Selain itu, Kementerian Energi dan Sumber Daya Mineral (ESDM) telah menetapkan Rencana Usaha Penyediaan Tenaga Listrik (RUPTL) 2025-2034 yang mendorong pengembangan pembangkit listrik tenaga energi baru terbarukan (EBT) di seluruh Indonesia. Hingga tahun 2034, terdapat total penambahan kapasitas pembangkit dan storage sebesar 69,5 Gigawatt (GW), sebanyak 76% akan berasal dari EBT seperti tenaga surya, air, bayu, dan panas bumi yang dilengkapi dengan sistem penyimpanan energi seperti baterai dan PLTA pumped storage.  

30% dari penambahan kapasitas  EBT tersebut merupakan sumber energi terbarukan variabel (Variable Renewable Energy/VRE) seperti tenaga surya dan bayu, yang menuntut keandalan sistem jaringan dan fleksibilitas sistem yang lebih tinggi. Kondisi ini menunjukkan perubahan signifikan dibandingkan keadaan saat ini, di mana pada akhir 2024 porsi VRE dalam bauran ketenagalistrikan Indonesia hanya sebesar 0,5%. 

Dari perspektif utilitas, Bekti Wacono, mewakili PLN memaparkan rencana pengembangan infrastruktur ketenagalistrikan di Indonesia Timur sesuai RUPTL 2025-2034. Rencana tersebut mencakup pembangunan pembangkit sebesar 4,5 GW, jaringan transmisi sepanjang 3,9 ribu kms, serta gardu induk berkapasitas 2,1 ribu MVA, dengan kebutuhan investasi diperkirakan mencapai Rp 145 Triliun.

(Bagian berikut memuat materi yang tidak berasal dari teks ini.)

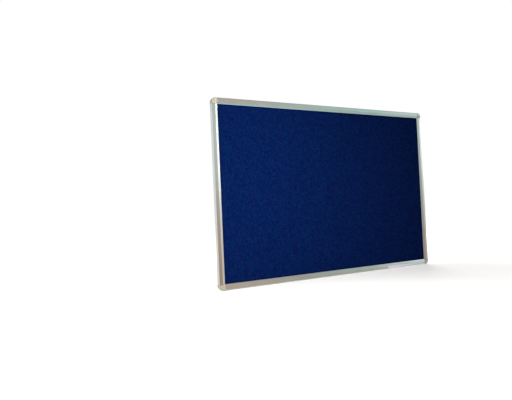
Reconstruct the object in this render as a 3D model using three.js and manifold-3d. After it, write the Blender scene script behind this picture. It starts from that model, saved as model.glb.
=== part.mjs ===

Namun, hingga tahun 2029, pendanaan yang tersedia baru sebsar Rp 12 Triliun. Untuk itu, PLN menekankan perlunya mengembangkan demand di Kawasan Timur Indonesia sekaligus mencari alternatif pendanaan baru.

“Kelayakan finansial di Indonesia Timur memang menjadi tantangan. Proyek strategis, khususnya di daerah 3T dengan kelayakan finansial terbatas, memerlukan skema pembiayaan konsensional atau subsidi agar dapat terealisasi,” jelas Bekti.